━━ Data shown ━━

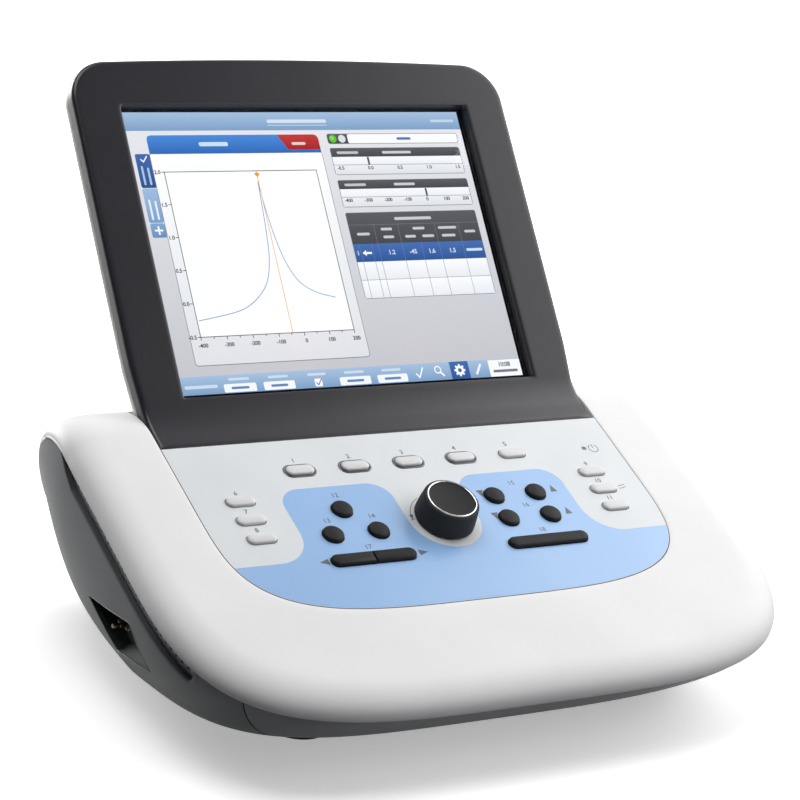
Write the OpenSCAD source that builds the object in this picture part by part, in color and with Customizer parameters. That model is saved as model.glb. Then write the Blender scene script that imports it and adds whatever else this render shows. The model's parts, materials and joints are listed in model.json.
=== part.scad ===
// Table-top tympanometer: a wedge-shaped white housing with dark side covers,
// a fixed colour display that leans back behind a sloping keypad, and one pressure knob.
// Frame: X to the right, Y to the rear, Z up, origin under the middle of the bounding box.

/* [Body] */
// Width between the creases under the white edge
body_w = 415.4; // [395:0.2:440]
// Slope of the deck
deck_slope = 21; // [18:0.5:24]
// Deck length from the bezel seam to the front crease
deck_front = 216.9; // [205:0.2:235]
// Length over which the nose is rounded in plan
nose_len = 150.9; // [140:0.2:160]
// Squareness of the nose outline
nose_power = 3.9; // [3.2:0.1:4.4]
// Height of the white edge above the crease
edge_drop = 12.8; // [11:0.2:15]
// How far the white edge swells past the crease
edge_bulge = 1.5; // [0.5:0.1:2.5]
// Width of the rounding along the deck edge
edge_round = 19; // [14:0.5:24]
// Radius of the roll from the deck to the back
roll_r = 58.3; // [50:0.1:66]
// Distance from the bezel seam back to the start of the roll
roll_start = 12; // [10:0.5:16]
// Height of the bezel seam above the underside
seam_h = 126; // [120:0.5:140]
// Height of the feet
foot_h = 5; // [3:0.5:8]
// Wall of the moulded covers
skin = 3; // [2.4:0.1:3.6]
// Gap between neighbouring covers
cover_gap = 0.4; // [0.3:0.05:0.6]
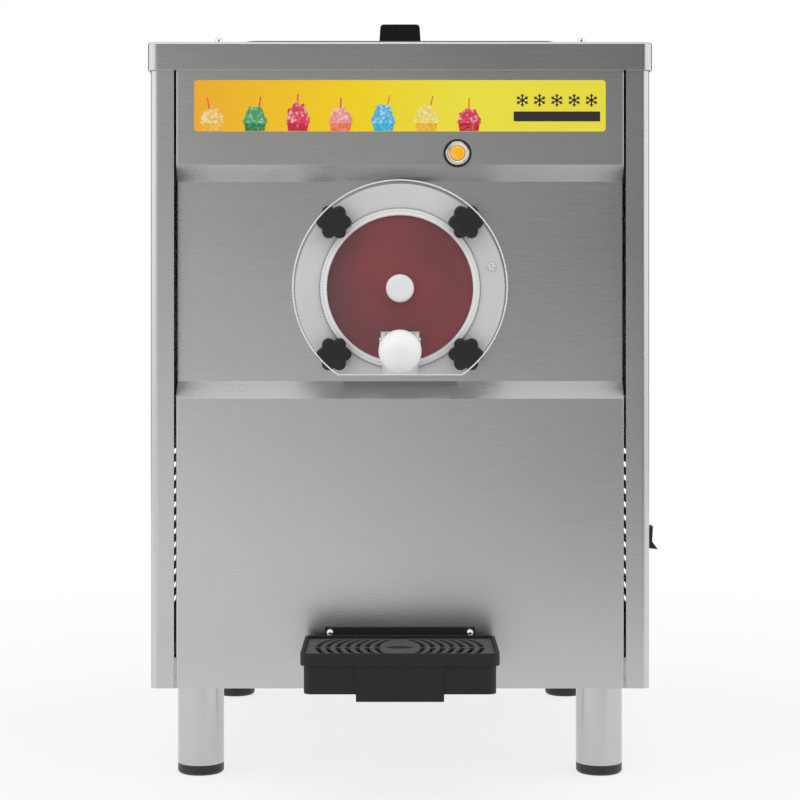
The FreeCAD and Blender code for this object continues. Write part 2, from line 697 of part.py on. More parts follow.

━━━

> What needs to be done:
In the material above, how many lines hold the word "from"? Say only the number.

> Result of the task:
4